Die Stasi-Fotos sind exemplarisch für die Art und Weise, wie die Ausstellung verschiedene Reaktionen auf Überwachung untersucht, meint Yamagata: "Sie sind recht lustig. Zunächst ist man sich nicht sicher, was man da sieht. Aber sobald man das begriffen hat, wird's ernst."

Fotografie kann Überwachung dokumentieren

Teil der Ausstellung ist auch weiteres Archivmaterial - darunter Fotos und Videoaufnahmen, die Überwachungskameras von Banküberfällen gemacht haben. Es sind aber auch Kunstwerke zu sehen, die unsere Wahrnehmung von Überwachung herausfordern sollen.

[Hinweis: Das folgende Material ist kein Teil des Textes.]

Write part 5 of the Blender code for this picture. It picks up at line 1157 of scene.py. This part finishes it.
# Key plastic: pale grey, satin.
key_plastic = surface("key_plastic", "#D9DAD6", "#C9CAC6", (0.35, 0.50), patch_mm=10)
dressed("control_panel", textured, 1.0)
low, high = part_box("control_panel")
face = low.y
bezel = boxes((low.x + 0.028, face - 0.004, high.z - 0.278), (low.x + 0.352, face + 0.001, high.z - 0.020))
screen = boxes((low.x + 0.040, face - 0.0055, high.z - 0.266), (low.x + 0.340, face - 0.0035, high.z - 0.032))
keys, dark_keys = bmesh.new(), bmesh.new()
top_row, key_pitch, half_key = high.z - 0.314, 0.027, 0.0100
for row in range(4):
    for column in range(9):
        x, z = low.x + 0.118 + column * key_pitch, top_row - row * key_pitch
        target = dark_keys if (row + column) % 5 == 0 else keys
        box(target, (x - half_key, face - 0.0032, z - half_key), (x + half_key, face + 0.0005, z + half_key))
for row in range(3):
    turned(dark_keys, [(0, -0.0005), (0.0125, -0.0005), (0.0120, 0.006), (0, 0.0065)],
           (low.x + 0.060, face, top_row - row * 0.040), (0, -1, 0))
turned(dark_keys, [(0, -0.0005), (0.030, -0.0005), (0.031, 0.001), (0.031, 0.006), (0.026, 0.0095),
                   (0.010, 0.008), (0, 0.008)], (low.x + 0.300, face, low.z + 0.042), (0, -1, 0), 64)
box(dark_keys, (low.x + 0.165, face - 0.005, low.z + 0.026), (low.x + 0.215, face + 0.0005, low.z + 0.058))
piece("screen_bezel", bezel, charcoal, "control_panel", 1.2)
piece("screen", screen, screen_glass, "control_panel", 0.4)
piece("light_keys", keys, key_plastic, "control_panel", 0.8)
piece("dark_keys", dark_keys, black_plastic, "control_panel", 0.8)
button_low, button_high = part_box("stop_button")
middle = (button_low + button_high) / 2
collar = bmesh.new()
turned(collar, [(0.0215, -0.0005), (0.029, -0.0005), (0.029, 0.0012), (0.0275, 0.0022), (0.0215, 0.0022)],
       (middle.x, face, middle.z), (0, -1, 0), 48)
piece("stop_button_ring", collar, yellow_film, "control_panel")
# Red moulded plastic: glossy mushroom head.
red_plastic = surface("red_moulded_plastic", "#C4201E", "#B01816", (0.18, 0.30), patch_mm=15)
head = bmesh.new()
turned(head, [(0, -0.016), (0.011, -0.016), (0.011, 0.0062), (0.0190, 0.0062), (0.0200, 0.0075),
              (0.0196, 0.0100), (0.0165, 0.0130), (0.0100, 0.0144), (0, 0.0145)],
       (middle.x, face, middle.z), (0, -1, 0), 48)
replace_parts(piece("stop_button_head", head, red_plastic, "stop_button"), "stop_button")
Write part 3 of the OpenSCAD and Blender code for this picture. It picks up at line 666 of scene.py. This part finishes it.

"Wir interessieren uns für die Rolle der Fotografie als ein Mittel der Überwachung, aber gleichzeitig auch als ein Mittel, um die negativen Auswirkungen von Überwachung zu dokumentieren", erklärt Yamagata. "Die Überwachung soll allgegenwärtig sein, aber gleichzeitig auch verdeckt und versteckt. Die Herausforderung besteht darin, etwas zu zeigen, das von der Öffentlichkeit nicht bemerkt werden soll. Es gibt zahlreiche Beispiele dafür, wie Bilder von Überwachungskameras genutzt werden, um geheime Aktivitäten aufzudecken. Aber gleichzeitig dient die Fotografie wiederum dazu, die Überwachung zu erforschen und Widerstand dagegen zu leisten."

Drei Aspekte des Themas Überwachung

Videoaufnahmen eines Banküberfalls in den USA in der Ausstellung "Das Feld hat Augen" Bild: Günter Karl Bose

Zwei weitere Berliner Ausstellungen gehen aktuell ebenfalls dem Thema Überwachung auf den Grund. "Das Feld hat Augen. Bilder des überwachenden Blicks", ebenfalls im Museum für Fotografie, erforscht das Thema aus historischer Perspektive und geht dabei bis ins 16. Jahrhundert zurück. Und direkt um die Ecke, im C/O Berlin, nimmt "Watched! Surveillance Art and Photography" hauptsächlich moderne digitale Überwachungsmethoden in den Fokus.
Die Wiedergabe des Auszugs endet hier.